3. Constraint Formation
This is the critical function of this phase.
The data defines:
- what appears frequently
- what is suppressed
- what co-occurs
- what conflicts
These act as constraints on any future interpretation.
They do not tell you what to do.
They define what is likely to hold and what is likely to fail.
Example: Clustered Output
The following is an example of what this stage of the data looks like after initial structuring.
This is not raw data.
It is the result of grouping and compressing repeated patterns across the dataset.
The full dataset is available here:
Clustered Output Dataset (Instagram Image Analysis)
How to Read This
Each cluster represents a stable region within the dataset.
Within each cluster:
- Core Identity shows what consistently anchors the structure
- Orbitals and Amplifiers show what extends or reinforces it
- Symbolic Gravity shows how elements interact and constrain each other
- Internal Tensions show where instability exists
- Emergence & Leverage show where the structure can evolve
These are not categories imposed after the fact.
They are derived from what repeatedly appears in the data.
What This Stage Does
This stage does not produce a creative strategy.

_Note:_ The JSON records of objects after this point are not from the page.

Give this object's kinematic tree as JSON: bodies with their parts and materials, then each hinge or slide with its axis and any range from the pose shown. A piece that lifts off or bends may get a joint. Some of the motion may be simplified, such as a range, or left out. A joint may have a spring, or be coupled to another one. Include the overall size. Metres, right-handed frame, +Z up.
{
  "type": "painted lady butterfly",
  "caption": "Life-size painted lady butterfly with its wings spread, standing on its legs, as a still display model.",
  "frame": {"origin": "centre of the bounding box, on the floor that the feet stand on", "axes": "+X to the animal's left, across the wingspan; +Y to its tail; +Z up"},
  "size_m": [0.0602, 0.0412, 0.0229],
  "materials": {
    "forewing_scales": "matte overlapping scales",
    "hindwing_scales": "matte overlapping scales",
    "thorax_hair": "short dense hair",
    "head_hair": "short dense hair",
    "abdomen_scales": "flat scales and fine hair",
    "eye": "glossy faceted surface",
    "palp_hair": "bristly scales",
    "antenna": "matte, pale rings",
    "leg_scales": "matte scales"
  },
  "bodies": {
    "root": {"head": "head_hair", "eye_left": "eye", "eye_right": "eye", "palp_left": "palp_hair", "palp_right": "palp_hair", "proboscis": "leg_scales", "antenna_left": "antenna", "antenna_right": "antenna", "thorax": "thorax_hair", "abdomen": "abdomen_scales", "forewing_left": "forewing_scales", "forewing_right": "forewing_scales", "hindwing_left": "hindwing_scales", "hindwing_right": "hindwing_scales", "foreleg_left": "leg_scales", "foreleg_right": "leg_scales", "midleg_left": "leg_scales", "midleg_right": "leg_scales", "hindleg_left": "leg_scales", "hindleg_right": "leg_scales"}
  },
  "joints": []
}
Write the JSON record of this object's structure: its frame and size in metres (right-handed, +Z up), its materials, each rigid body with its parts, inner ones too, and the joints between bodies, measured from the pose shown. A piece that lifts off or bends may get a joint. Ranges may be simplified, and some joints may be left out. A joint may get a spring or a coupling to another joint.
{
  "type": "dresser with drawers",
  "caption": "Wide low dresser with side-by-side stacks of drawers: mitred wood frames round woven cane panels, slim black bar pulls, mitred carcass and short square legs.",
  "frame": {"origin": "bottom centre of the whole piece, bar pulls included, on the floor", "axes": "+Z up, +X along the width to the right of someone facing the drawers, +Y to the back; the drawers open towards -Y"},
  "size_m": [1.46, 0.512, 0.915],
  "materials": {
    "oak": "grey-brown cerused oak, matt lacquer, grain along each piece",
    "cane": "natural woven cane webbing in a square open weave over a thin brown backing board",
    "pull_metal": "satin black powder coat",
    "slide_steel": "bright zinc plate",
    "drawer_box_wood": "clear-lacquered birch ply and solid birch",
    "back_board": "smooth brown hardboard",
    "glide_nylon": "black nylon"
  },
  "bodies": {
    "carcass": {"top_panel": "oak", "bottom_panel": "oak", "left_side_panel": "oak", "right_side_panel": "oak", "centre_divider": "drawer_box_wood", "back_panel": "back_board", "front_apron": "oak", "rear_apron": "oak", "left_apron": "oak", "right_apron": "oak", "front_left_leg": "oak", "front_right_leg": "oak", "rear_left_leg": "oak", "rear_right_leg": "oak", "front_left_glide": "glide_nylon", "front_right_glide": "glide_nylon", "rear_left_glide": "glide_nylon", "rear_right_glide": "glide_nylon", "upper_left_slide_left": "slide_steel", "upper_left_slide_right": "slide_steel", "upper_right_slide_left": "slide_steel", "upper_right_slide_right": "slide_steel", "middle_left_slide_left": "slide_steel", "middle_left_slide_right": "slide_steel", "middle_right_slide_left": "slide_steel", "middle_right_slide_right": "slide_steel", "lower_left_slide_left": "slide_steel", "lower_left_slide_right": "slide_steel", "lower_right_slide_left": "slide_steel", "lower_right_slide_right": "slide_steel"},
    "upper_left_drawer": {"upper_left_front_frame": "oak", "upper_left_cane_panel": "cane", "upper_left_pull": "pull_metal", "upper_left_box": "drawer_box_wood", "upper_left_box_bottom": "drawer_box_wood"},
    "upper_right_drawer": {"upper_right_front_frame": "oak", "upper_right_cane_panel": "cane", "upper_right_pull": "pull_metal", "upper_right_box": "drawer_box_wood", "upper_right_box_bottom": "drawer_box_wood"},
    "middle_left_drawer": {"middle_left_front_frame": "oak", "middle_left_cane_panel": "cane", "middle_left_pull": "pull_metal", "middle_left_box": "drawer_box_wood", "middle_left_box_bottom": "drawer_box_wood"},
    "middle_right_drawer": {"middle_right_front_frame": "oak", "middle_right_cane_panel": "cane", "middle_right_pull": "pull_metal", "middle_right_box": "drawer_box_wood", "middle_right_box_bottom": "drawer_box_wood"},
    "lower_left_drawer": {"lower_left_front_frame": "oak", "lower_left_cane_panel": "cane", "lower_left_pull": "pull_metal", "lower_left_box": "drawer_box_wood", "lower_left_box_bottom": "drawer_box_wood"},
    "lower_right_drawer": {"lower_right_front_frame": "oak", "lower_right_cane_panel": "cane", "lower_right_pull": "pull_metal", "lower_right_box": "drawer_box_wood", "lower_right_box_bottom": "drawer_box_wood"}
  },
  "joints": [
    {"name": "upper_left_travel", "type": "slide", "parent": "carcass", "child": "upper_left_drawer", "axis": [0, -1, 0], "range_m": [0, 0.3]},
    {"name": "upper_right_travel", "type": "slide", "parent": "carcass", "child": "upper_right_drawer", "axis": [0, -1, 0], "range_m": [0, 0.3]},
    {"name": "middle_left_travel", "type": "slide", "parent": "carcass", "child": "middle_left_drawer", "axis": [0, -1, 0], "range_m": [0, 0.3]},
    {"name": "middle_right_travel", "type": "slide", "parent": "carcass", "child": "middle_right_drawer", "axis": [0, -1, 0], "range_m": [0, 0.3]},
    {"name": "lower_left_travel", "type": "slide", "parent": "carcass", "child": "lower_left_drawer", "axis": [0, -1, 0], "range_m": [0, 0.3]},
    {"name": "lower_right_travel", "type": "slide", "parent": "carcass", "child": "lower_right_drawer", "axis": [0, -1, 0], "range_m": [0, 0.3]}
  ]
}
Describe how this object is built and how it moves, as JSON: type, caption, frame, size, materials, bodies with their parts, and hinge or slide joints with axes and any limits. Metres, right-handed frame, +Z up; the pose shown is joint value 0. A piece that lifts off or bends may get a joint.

It does something more fundamental.
It defines:
- the available building blocks
- the relationships between them
- the constraints that shape how they can be used
Without this step, any strategy is arbitrary.
With it, strategy becomes constrained by structure.
Why This Matters
Most approaches attempt to jump directly from raw data to conclusions.
That step skips over the part where structure stabilises.
This intermediate layer is where:
- noise becomes pattern
- pattern becomes constraint
- constraint defines possibility
It is the first point where the system becomes predictable.
Boundary
This data does not explain:
- what the final creative direction should be
- what meaning should be extracted
- what decisions should be made
It only defines the space those decisions must operate within.
Subsequent stages build on this.
But they are dependent on it.
Final Observation
At this stage, the system is no longer asking:
What is in the data?
It is asking:
What structures persist strongly enough to constrain everything that comes next?